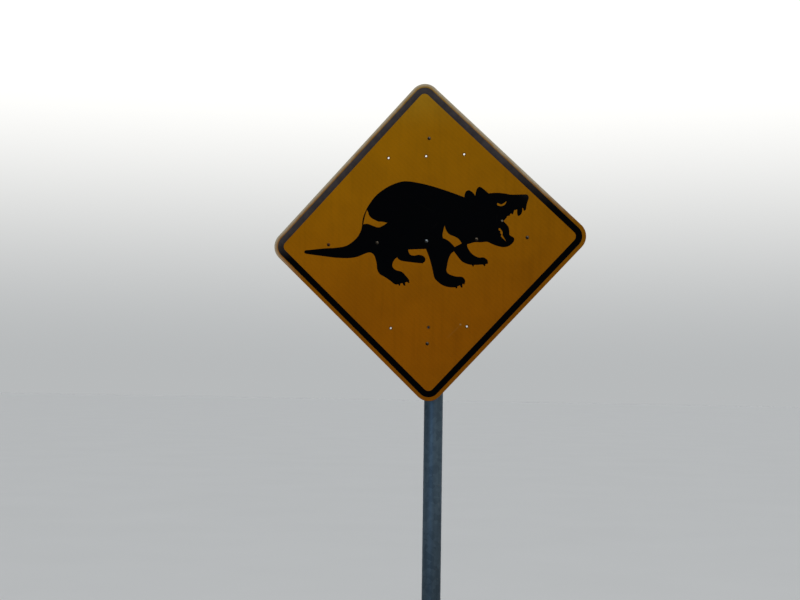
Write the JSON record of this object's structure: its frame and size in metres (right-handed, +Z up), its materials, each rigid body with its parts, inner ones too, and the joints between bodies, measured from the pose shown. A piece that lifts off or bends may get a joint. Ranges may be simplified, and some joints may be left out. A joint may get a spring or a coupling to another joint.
{
  "type": "diamond animal warning road sign on a post",
  "caption": "Diamond yellow road sign with a black border and a snarling marsupial silhouette, strapped to a galvanised pipe post on a plain flat display base.",
  "frame": {"origin": "underside of the base plate, on the post's axis", "axes": "+Z up along the post; the sign faces -Y; +X to the right seen from the front"},
  "size_m": [1.0188, 0.5, 2.5394],
  "materials": {
    "yellow_sheeting": "weathered retroreflective yellow sheeting with a fine cell pattern, faded along its upper edges",
    "black_film": "semi-gloss black sign film",
    "aluminium_plate": "dull mill-finish sheet, weathered",
    "aluminium_rail": "extruded, mill finish",
    "aluminium_rivet": "dull dome-head rivets",
    "galvanised_steel": "hot-dip galvanised, spangled and weathered",
    "zinc_fastener": "zinc plated"
  },
  "bodies": {
    "root": {"sign_plate": "aluminium_plate", "face_sheet": "yellow_sheeting", "border_film": "black_film", "figure_film": "black_film", "post": "galvanised_steel", "post_cap": "galvanised_steel", "stand_base": "galvanised_steel", "stand_collar": "galvanised_steel", "rail_middle": "aluminium_rail", "strap_middle": "galvanised_steel", "bolt_middle_1": "zinc_fastener", "washer_middle_1": "zinc_fastener", "nut_middle_1": "zinc_fastener", "bolt_middle_2": "zinc_fastener", "washer_middle_2": "zinc_fastener", "nut_middle_2": "zinc_fastener", "rail_top": "aluminium_rail", "strap_top": "galvanised_steel", "bolt_top_1": "zinc_fastener", "washer_top_1": "zinc_fastener", "nut_top_1": "zinc_fastener", "bolt_top_2": "zinc_fastener", "washer_top_2": "zinc_fastener", "nut_top_2": "zinc_fastener", "rail_bottom": "aluminium_rail", "strap_bottom": "galvanised_steel", "bolt_bottom_1": "zinc_fastener", "washer_bottom_1": "zinc_fastener", "nut_bottom_1": "zinc_fastener", "bolt_bottom_2": "zinc_fastener", "washer_bottom_2": "zinc_fastener", "nut_bottom_2": "zinc_fastener", "rivet_middle_1": "aluminium_rivet", "rivet_middle_2": "aluminium_rivet", "rivet_middle_3": "aluminium_rivet", "rivet_middle_4": "aluminium_rivet", "rivet_middle_5": "aluminium_rivet", "rivet_top_1": "aluminium_rivet", "rivet_bottom_1": "aluminium_rivet", "stand_screw_1": "zinc_fastener", "stand_screw_2": "zinc_fastener", "stand_screw_3": "zinc_fastener"}
  },
  "joints": []
}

+ + +

Find how many lines hold the string "materials", and state that number alone.

2